The head fire burned everthing in its path. One of our neighbors the J. M. Werley family had four boys—the mister and two older boys went to fight the side fire, the older boy on horseback. The rest of the family stayed at home and clubbed jackrabbits when they ran into the hay and feed stacks and farm buildings, as the jackrabbits were on fire. That saved the farm buildings.
The father of a family just east of the Werley’s took his older boys and did likewise. That was Mr. Yonker. When the Yonkers’ got home all their buildings were burned to the ground, and all the livestock that were in feed lots and in the barn (horses in the barn; hogs in the pens) were dead. Everything was gone! They had an outside cave, and that’s where Mr. Yonker found his family. They had taken a big comforter and hung it up at the bottom door, soaked it with some water, then shut the wooden door down, and it was just starting to burn when the men folks got there. The windmill and well-house were built on sand or they would have burned.
On Sunday after the fire, Charlie asked me if I would like to see the remains of the fire. Oh yes, I did, and you can bet your last dollar, I’ll never forget the sight I saw. Horses, cattle, rabbits were still burning. There were so many rabbits that year. I don’t remember of any lives being lost, because I was heart sick and only 17. We heard a pitiful meow, and we found a burned cat in the well house. Charlie said, “Go get in the buggy, I can’t leave this cat here.” So he put it to sleep.

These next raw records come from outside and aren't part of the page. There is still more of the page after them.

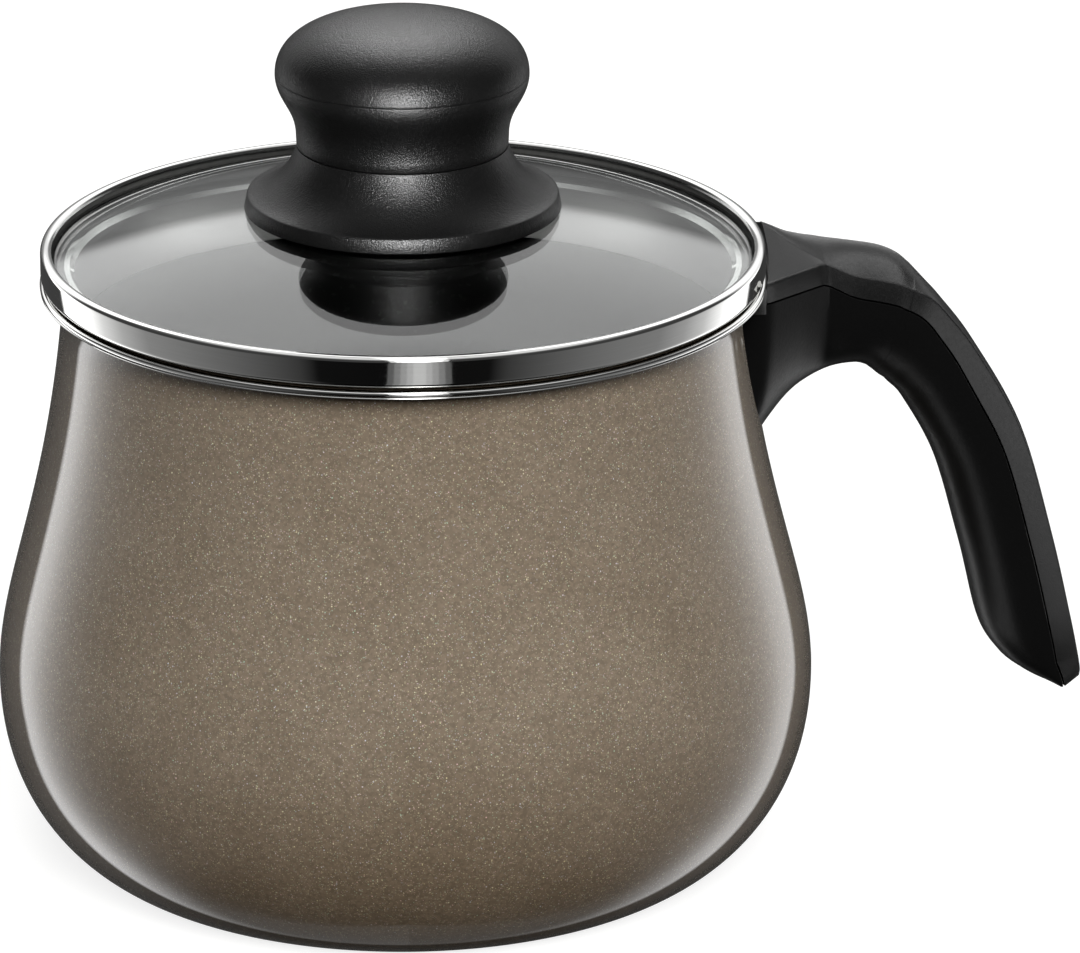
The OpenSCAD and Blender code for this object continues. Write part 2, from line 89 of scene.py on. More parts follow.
flare_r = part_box("knob_base")[1].x
flare_gap = 0.4 * MM
flare_edge_h = 3.2 * MM
seam_z, knob_top = grip_lo.z, grip_hi.z
head_r = grip_hi.x
knob_neck_r = 21.7 * MM
spigot_r, spigot_h, spigot_play = knob_neck_r - 6 * MM, 3 * MM, 0.2 * MM
hub_r, hub_z = 12 * MM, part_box("glass_grommet")[1].z
bore_r = 2.75 * MM
insert_r, insert_top = 4.6 * MM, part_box("knob_insert")[1].z

TURNED_STEPS, KNOB_STEPS = 256, 192


# ---------------------------------------------------------------- curves and meshes
def bezier(p, n):
    p = [np.array(q, float) for q in p]
    out = []
    for t in np.linspace(0, 1, n + 1):
        s = 1 - t
        out.append(tuple(s**3 * p[0] + 3 * s * s * t * p[1] + 3 * s * t * t * p[2] + t**3 * p[3]))
    return out


def arc(c, r, a0, a1, n):
    angles = np.radians(np.linspace(a0, a1, n + 1))
    return [(c[0] + r * math.cos(a), c[1] + r * math.sin(a)) for a in angles]


def near(r, z, steps):
    """Profile points given by how far, in mm, they lie inwards of r and above z."""
    return [(r - inwards * MM, z + rise * MM) for inwards, rise in steps]


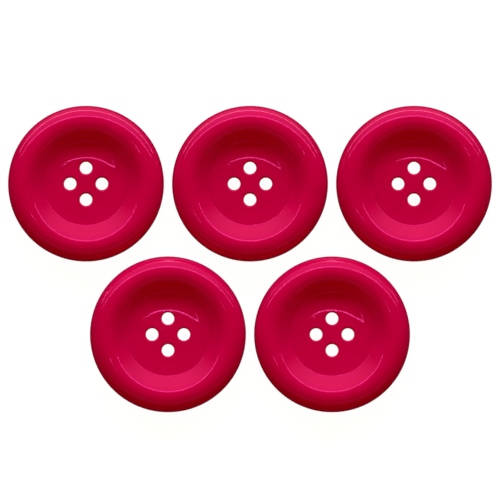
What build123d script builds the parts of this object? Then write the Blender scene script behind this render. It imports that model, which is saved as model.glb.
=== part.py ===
"""A set of five round sew-through buttons, lying face up as three above two.

Each button is turned and polished from one piece of plastic: a rolled rim, a wall that
slopes down into a dish, a floor that curves up a little towards the wall, four thread
holes with softened edges, and a flat land on the back that sits against the cloth.
The set lies on its lands on the plane Z = 0, centred on the Z axis, faces towards +Z.
Sizes are in millimetres and angles in degrees.
"""

import os
from math import cos, radians, sin, sqrt, tan

from build123d import *

# Rim: the level circle along its top is its highest line, the crest
button_diameter = 28.0
rim_outer_radius = 2.8  # roundness of the rim from the crest out to the widest line
rim_inner_radius = 2.65  # roundness of the rim from the crest in to the wall

# Dish
wall_reach = 3.8  # level distance from the edge of the floor to the crest
wall_angle = 40.0
floor_thickness = 2.1  # at the centre
floor_edge_tilt = 8.0  # how steep the floor has become at its edge
corner_radius = 0.6  # hollow corner between floor and wall

# Thread holes
hole_count = 4
hole_diameter = 2.25
hole_circle_diameter = 5.7
first_hole_angle = 90.0  # anticlockwise from +X
hole_edge_radius = 0.3

# Back
back_reach = 5.0  # level distance from the edge of the land to the widest line
back_angle = 7.0
land_edge_radius = 4.0

# Layout of the set
side_gap = 1.44  # between neighbours in a row
slant_gap = 2.8  # between a button and its nearest neighbours in the other row
top_row = ("top_left_button", "top_middle_button", "top_right_button")
bottom_row = ("bottom_left_button", "bottom_right_button")

# Worked out from the sizes above
edge_radius = button_diameter / 2
floor_radius = edge_radius - rim_outer_radius - wall_reach
floor_rise = floor_radius * tan(radians(floor_edge_tilt)) / 4
corner_reach = corner_radius * (sin(radians(wall_angle)) - sin(radians(floor_edge_tilt)))
rim_inner_reach = rim_inner_radius * sin(radians(wall_angle))
wall_length = (wall_reach - corner_reach - rim_inner_reach) / cos(radians(wall_angle))
land_radius = edge_radius - back_reach
back_rise = back_reach * tan(radians(back_angle))
pitch = button_diameter + side_gap
row_pitch = sqrt((button_diameter + slant_gap) ** 2 - (pitch / 2) ** 2)

# One button on the Z axis, turned from a section that passes between two thread holes
section_plane = Plane.XZ.rotated((0, 0, first_hole_angle + 180 / hole_count))
with BuildPart() as button:
    with BuildSketch(section_plane) as section:
        with BuildLine():
            # The floor is the curve z = rise * (r / radius)^4, level at the centre
            floor = Bezier(
                (0, floor_thickness),
                (floor_radius / 4, floor_thickness),
                (floor_radius / 2, floor_thickness),
                (floor_radius * 3 / 4, floor_thickness),
                (floor_radius, floor_thickness + floor_rise),
            )
            corner = JernArc(floor @ 1, floor % 1, corner_radius, wall_angle - floor_edge_tilt)
            wall = PolarLine(corner @ 1, wall_length, wall_angle)
            rim_inside = JernArc(wall @ 1, wall % 1, rim_inner_radius, -wall_angle)
            rim_outside = JernArc(rim_inside @ 1, (1, 0), rim_outer_radius, -90)

            # The underside is rounded from the widest line until it meets the back's slope
            underside_turn = 90 - back_angle
            underside_height = (rim_outside @ 1).Y - back_rise
            underside_radius = underside_height / tan(radians(underside_turn / 2))
            underside = JernArc(rim_outside @ 1, (0, -1), underside_radius, -underside_turn)
            Polyline(underside @ 1, (land_radius, 0), (0, 0), floor @ 0)
        make_face()
        land_edge = section.vertices().sort_by_distance((land_radius, 0, 0))[0]
        fillet(land_edge, land_edge_radius)
    revolve(axis=Axis.Z)

    with PolarLocations(hole_circle_diameter / 2, hole_count, start_angle=first_hole_angle):
        Hole(hole_diameter / 2)
    hole_walls = button.faces().filter_by(GeomType.CYLINDER)
    fillet(hole_walls.edges().filter_by(GeomType.LINE, reverse=True), hole_edge_radius)

# The set: a row of three above a row of two
os.makedirs("parts", exist_ok=True)
for row, row_y in ((top_row, row_pitch / 2), (bottom_row, -row_pitch / 2)):
    for name, column in zip(row, GridLocations(pitch, 0, len(row), 1)):
        with BuildPart() as placed_button:
            with Locations(column * Location((0, row_y, 0))):
                add(button.part)
        placed_button.part.label = name
        export_step(placed_button.part, f"parts/{name}.step")
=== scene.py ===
"""Looks of a set of five glossy plastic sew-through buttons, lying face up on white.

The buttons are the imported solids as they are: their rims, dishes, thread holes and backs are
already true. This script gives each one its plastic, coloured right through and polished on
the face, with a turned back, and sets up the floor, the lamps and the camera.
Lengths are in metres and angles in degrees unless a name says otherwise.
"""

import logging
from dataclasses import dataclass, field
from enum import Enum
from math import cos, pi, radians, sin, tan

import bmesh
import bpy
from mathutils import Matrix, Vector

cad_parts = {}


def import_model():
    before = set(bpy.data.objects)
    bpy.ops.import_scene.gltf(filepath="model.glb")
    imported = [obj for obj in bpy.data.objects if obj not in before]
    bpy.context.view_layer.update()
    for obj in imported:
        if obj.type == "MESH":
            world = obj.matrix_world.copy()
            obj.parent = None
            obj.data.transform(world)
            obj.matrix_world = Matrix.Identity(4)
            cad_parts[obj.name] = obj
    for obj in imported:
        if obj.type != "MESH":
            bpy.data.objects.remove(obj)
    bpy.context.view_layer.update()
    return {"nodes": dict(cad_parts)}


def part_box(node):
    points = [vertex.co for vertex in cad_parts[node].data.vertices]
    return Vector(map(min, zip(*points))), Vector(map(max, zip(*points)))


Colour = tuple[float, float, float]
Socket = bpy.types.NodeSocket
Tree = bpy.types.NodeTree

LOG = logging.getLogger("buttons")
WHITE: Colour = (1.0, 1.0, 1.0)
MILLIMETRES = 1000  # in a metre
NOISE_MEAN = 0.5  # what a noise texture comes to on average


def opaque(colour: Colour) -> tuple[float, float, float, float]:
    """Gives a colour the full alpha that a colour socket asks for."""
    return (*colour, 1.0)


def shader_socket(group: Tree, name: str, kind: str, side: str = "INPUT") -> None:
    """Adds a socket to a shader node group.

    Args:
        group: The node group.
        name: The socket's name.
        kind: "Float" or "Vector".
        side: "INPUT" or "OUTPUT".
    """
    group.interface.new_socket(name=name, in_out=side, socket_type=f"NodeSocket{kind}")


def math_node(
    tree: Tree, operation: str, first: Socket | float, second: Socket | float = 0.0,
    clamp: bool = False,
) -> Socket:
    """Adds a Math node and feeds it.

    Args:
        tree: The node tree.
        operation: The node's operation, such as "MULTIPLY".
        first: A socket or a number.
        second: A socket or a number.
        clamp: Whether the result is kept from 0 to 1.

    Returns:
        The socket that holds the result.
    """
    node = tree.nodes.new("ShaderNodeMath")
    node.operation = operation
    node.use_clamp = clamp
    for socket, value in zip(node.inputs, (first, second)):
        if isinstance(value, bpy.types.NodeSocket):
            tree.links.new(value, socket)
        else:
            socket.default_value = value
    return node.outputs[0]


def mix_colours(tree: Tree, share: Socket, first: Socket | Colour, second: Colour) -> Socket:
    """Adds a Mix node for two colours and feeds it.

    Args:
        tree: The node tree.
        share: The share of the second colour.
        first: A socket or a colour.
        second: A colour.

    Returns:
        The socket that holds the mixed colour.
    """
    node = tree.nodes.new("ShaderNodeMix")
    node.data_type = "RGBA"
    tree.links.new(share, node.inputs["Factor"])
    if isinstance(first, bpy.types.NodeSocket):
        tree.links.new(first, node.inputs["A"])
    else:
        node.inputs["A"].default_value = opaque(first)
    node.inputs["B"].default_value = opaque(second)
    return node.outputs["Result"]


def smooth_step(tree: Tree, value: Socket, none_at: float, full_at: float) -> Socket:
    """Adds a smooth change from 0 to 1.

    Args:
        tree: The node tree.
        value: The socket that it follows.
        none_at: The value at which it is 0.
        full_at: The value at which it is 1.

    Returns:
        The socket that holds the result.
    """
    node = tree.nodes.new("ShaderNodeMapRange")
    node.interpolation_type = "SMOOTHSTEP"
    node.inputs["From Min"].default_value = none_at
    node.inputs["From Max"].default_value = full_at
    tree.links.new(value, node.inputs["Value"])
    return node.outputs["Result"]


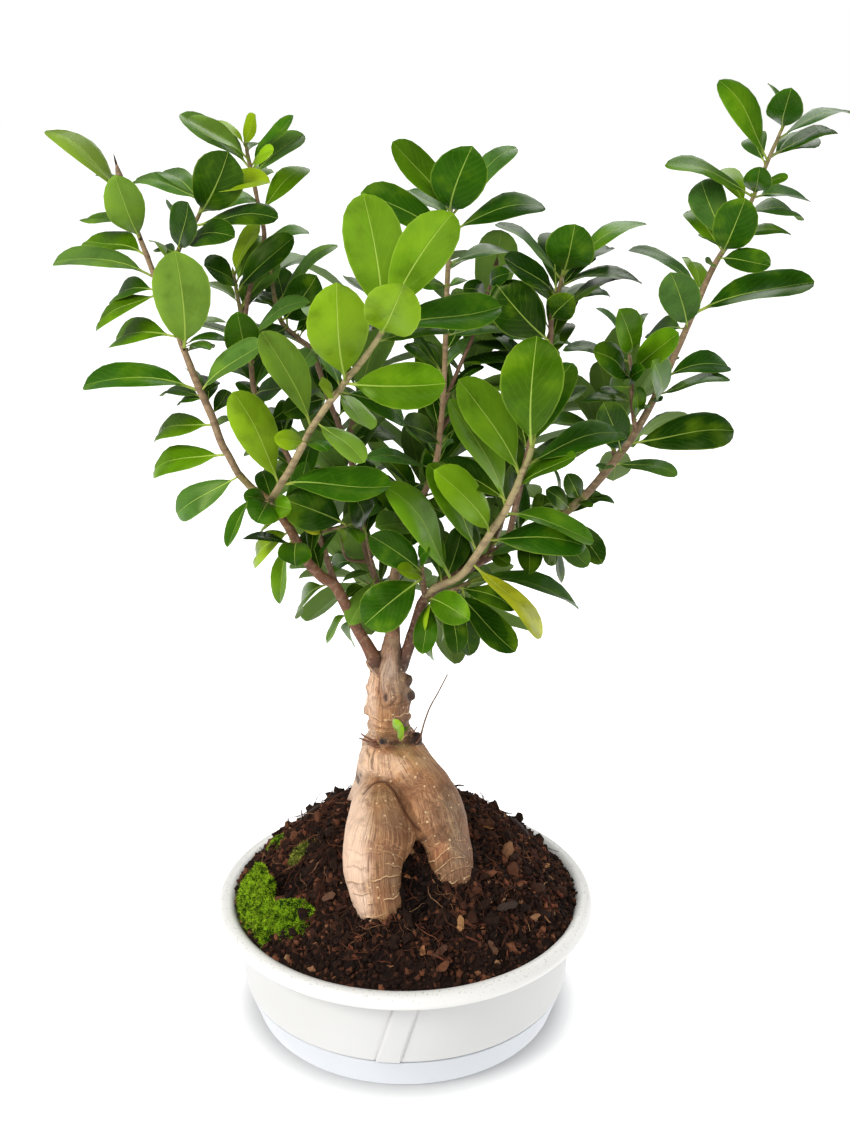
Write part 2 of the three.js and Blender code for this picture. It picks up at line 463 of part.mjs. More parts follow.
// A leaf from its base to its tip: each ring is a wide flat triangle, its keel the midrib on the underside,
// its edges lifted into a shallow fold and its length arched towards the upper face. A grown leaf, which
// cuts clearance for it, has six sides, so that it is clear of the leaf all round.
function leaf(base, tip, normal, width, grow = 0) {
  const along = tip.clone().sub(base);
  const length = along.length();
  along.normalize();
  const across = along.clone().cross(normal).normalize();
  const profile = LEAF_OUTLINE.map(([share, size]) => new THREE.Vector2(size > 0 ? 1 : 0, share));
  const geometry = new THREE.LatheGeometry(profile, grow > 0 ? 6 : 3, Math.PI);
  const position = geometry.attributes.position;
  for (let i = 0; i < position.count; i += 1) {
    const [share, size, isBlade] = LEAF_OUTLINE[i % LEAF_OUTLINE.length];
    const halfWidth = isBlade ? size * width : PETIOLE_RADIUS;
    const halfThickness = isBlade ? LEAF_HALF_THICKNESS : PETIOLE_RADIUS;
    const [ringX, ringZ] = [position.getX(i), position.getZ(i)];
    const isKeel = ringZ < -0.9;
    const edgeLift = halfThickness / 2 + (isBlade ? halfWidth * LEAF_FOLD : 0);
    let [sideways, lift] = [0, 0];
    if (size > 0) {
      sideways = Math.abs(ringX) > 0.5 ? Math.sign(ringX) * (halfWidth + 2 * grow) : 0;
      lift = isKeel ? -halfThickness - grow : edgeLift + Math.sign(ringZ) * grow;
    }
    const arch = 4 * Math.max(share, 0) * (1 - share) * LEAF_ARCH * length;
    const endGrow = size > 0 ? 0 : Math.sign(share) * 2 * grow;
    const point = base.clone().addScaledVector(along, share * length + endGrow);
    point.addScaledVector(across, sideways).addScaledVector(normal, lift + arch);
    position.setXYZ(i, point.x, point.y, point.z);
  }
  return toSolid(geometry);
}

// The nearest place on a stem or its twigs to a leaf's written x and z, as a real place and its depth
function placeOnStem(lines, x, z) {
  let best = { distance: Infinity };
  for (const rows of lines) {
    for (let k = 1; k < rows.length; k += 1) {
      const [from, to] = [rows[k - 1], rows[k]];
      const [dx, dz] = [to[0] - from[0], to[1] - from[1]];
      const share = THREE.MathUtils.clamp(((x - from[0]) * dx + (z - from[1]) * dz) / (dx * dx + dz * dz), 0, 1);
      const row = [0, 1, 2].map((n) => from[n] + (to[n] - from[n]) * share);
      const distance = Math.hypot(row[0] - x, row[1] - z);
      if (distance < best.distance) best = { distance, row };
    }
  }
  return best.row;
}

// A leaf written as it is seen: its depth change is widened until the leaf has a natural length, and it is
// rolled about its midrib until its natural width looks as wide as written.
function seenLeaf(lines, [x, z, tipX, tipZ, depthChange, seenWidth], grow) {
  const row = placeOnStem(lines, x, z);
  const run = Math.hypot(tipX - row[0], tipZ - row[1]);
  const natural = seenWidth >= 5 && run >= 16 ? LEAF_LENGTH_MATURE : LEAF_LENGTH_YOUNG;
  const least = Math.sqrt(Math.max(natural ** 2 - run ** 2, 0));
  const change = Math.sign(depthChange) * Math.max(Math.abs(depthChange), least);
  const base = seen(row);
  const tip = seen([tipX, tipZ, row[2] + change]);
  const along = tip.clone().sub(base);
  const length = along.length();
  along.normalize();
  const middle = base.clone().lerp(tip, 0.5);
  const toViewer = VIEWPOINT.clone().sub(middle);
  toViewer.addScaledVector(along, -toViewer.dot(along)).normalize();
  const upward = along.x >= 0 ? toViewer.clone().cross(along) : along.clone().cross(toViewer);
  const trueWidth = seenWidth * (1 - middle.y / VIEWPOINT.y);
  const width = Math.max(trueWidth, LEAF_WIDTH_TO_LENGTH * length);
  const roll = Math.acos(trueWidth / width);
  const normal = toViewer.multiplyScalar(Math.cos(roll)).addScaledVector(upward, Math.sin(roll));
  return leaf(base, tip, normal, width, grow);
}

// Leaves in a spiral round the stem, each leaning out, up and along it
function spray(rows, [first, last, count], grow) {
  const up = new THREE.Vector3(0, 0, 1);
  const start = seen(rows[0]);
  const axis = seen(rows[rows.length - 1]).sub(start).normalize();
  const side = axis.clone().cross(up).normalize();
  const over = side.clone().cross(axis);
  return Array.from({ length: count }, (_, k) => {
    const share = first + ((last - first) * k) / (count - 1);
    const step = share * (rows.length - 1);
    const from = Math.min(Math.floor(step), rows.length - 2);
    const base = seen(rows[from]).lerp(seen(rows[from + 1]), step - from);
    const turn = k * SPRAY_TURN;
    const outward = side.clone().multiplyScalar(Math.cos(turn)).addScaledVector(over, Math.sin(turn));
    const along = outward.multiplyScalar(SPRAY_OUTWARD).addScaledVector(axis, SPRAY_ONWARD);
    along.addScaledVector(up, SPRAY_UPWARD).normalize();
    const length = SPRAY_LEAF_LENGTH + SPRAY_LEAF_SPREAD * Math.sin(3 * k);
    const tip = base.clone().addScaledVector(along, length);
    const normal = axis.clone().multiplyScalar(0.7).addScaledVector(up, 0.7);
    normal.addScaledVector(along, -normal.dot(along)).normalize();
    return leaf(base, tip, normal, LEAF_WIDTH_TO_LENGTH * length, grow);
  });
}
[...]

My daddy took the picture of the burned, dead horses, and he was going to take more pictures, but we were all sick at heart. In the picture, my mother is in the spring wagon, the two horseback riders are my two cousins, Ora Rhea on the light colored horse and Owen Tucker on the dark horse, then in the buggy next was Charlie and I, the next buggy I have forgotten who.
Charlie and I were married in December, 1917. We moved to Sharon Springs, Kansas, in the spring of 1920. I have lost my parents, my little boy, and now Charlie is gone. He died in 1973. I’ll soon be 80, but I’ll never forget that… fire. I have seen a few since, but nothing like that one.
If it hadn’t been for Charlie, my mother, the dog, the horses, and I would have perished in that fire. Our friends and neighbors knew he saved our lives, and we will never forget his thoughtfulness. I hope never to go through an experience like that again.